Chinese companies are adept at winning tenders and have been using mergers and acquisitions as a way to gain access to assets in the region since the early 2000s
Faced with sovereign debt and resistance from local labour and industry associations, Latin American countries mode of borrowing from China through its policy banks, with funds tied to the contracting of Chinese companies to engineer, procure and execute infrastructure projects, appears on the wane.
CCCC acknowledges the changing landscape. Writing last year in International Engineering and Labour Service, a journal pertaining to the China International Contractors Association (CHINCA), two CCCC staff, including Chang Yunbo, president of CCCC Southern America Regional Company (as the subsidiary is referred to in an English translation from the Chinese), note:
“In recent years, South American countries have vigorously promoted PPP [public-private partnerships] projects and investment and financing projects in order to ease government financial pressures…The advantages of equipment, experience, and management efficiency that Chinese engineering contracting companies have in the traditional market have turned into disadvantages in South America.”
Perhaps foretelling the interest in acquiring a stake in Mota Engil, the CCCC executives note that “European companies have relied on their rich experience in the PPP model to have a bigger share in the market, to seek greater profit margins and more cooperation opportunities”.
The transaction prompted pushback from the US. In an interview with local media in September, US ambassador to Portugal, George Glass, accused Mota-Engil of selling their stake for “30 pieces of silver”. He warned the governments of Mozambique, Angola and Mexico that they should be “conscious that there is a malign influence [behind Mota Engil] that could have different intentions regarding their business.”
Glass said that Portugal, which has seen strategic Chinese investments in utilities, 5G and port projects, “needs to choose now” between the US and China.
One outcome local analysts deem possible is that Mota Engil eventually joins CCCC on the Entity List.

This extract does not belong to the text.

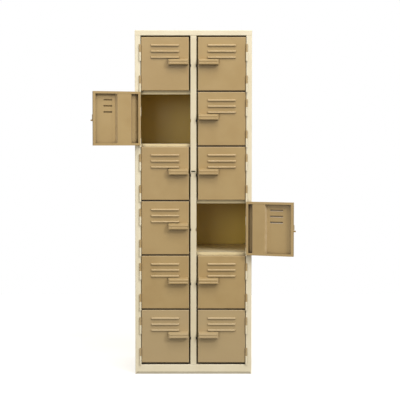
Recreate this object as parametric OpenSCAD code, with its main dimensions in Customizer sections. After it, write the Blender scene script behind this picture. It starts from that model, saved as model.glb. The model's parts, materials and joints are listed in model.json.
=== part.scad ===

The inclusion of a major Western European firm would be a blow for diplomatic relations, however, and highlight the limitations of using sanctions to try to constrain China’s international investments.
According to Margaret Myers, director of the Asia and Latin America program at the Inter-American Dialogue, CCCC’s acquisition of shares in Mota Engil is part of a broader pattern of Chinese investment in Latin America, to which the US response has been “very reactive”.
“As well as working directly with heads of state, they [Chinese companies] are adept at winning tenders and have been using mergers and acquisitions as a way to gain access to assets in the region since the early 2000s. They often retain the management teams and don’t make drastic changes to how the businesses are run.”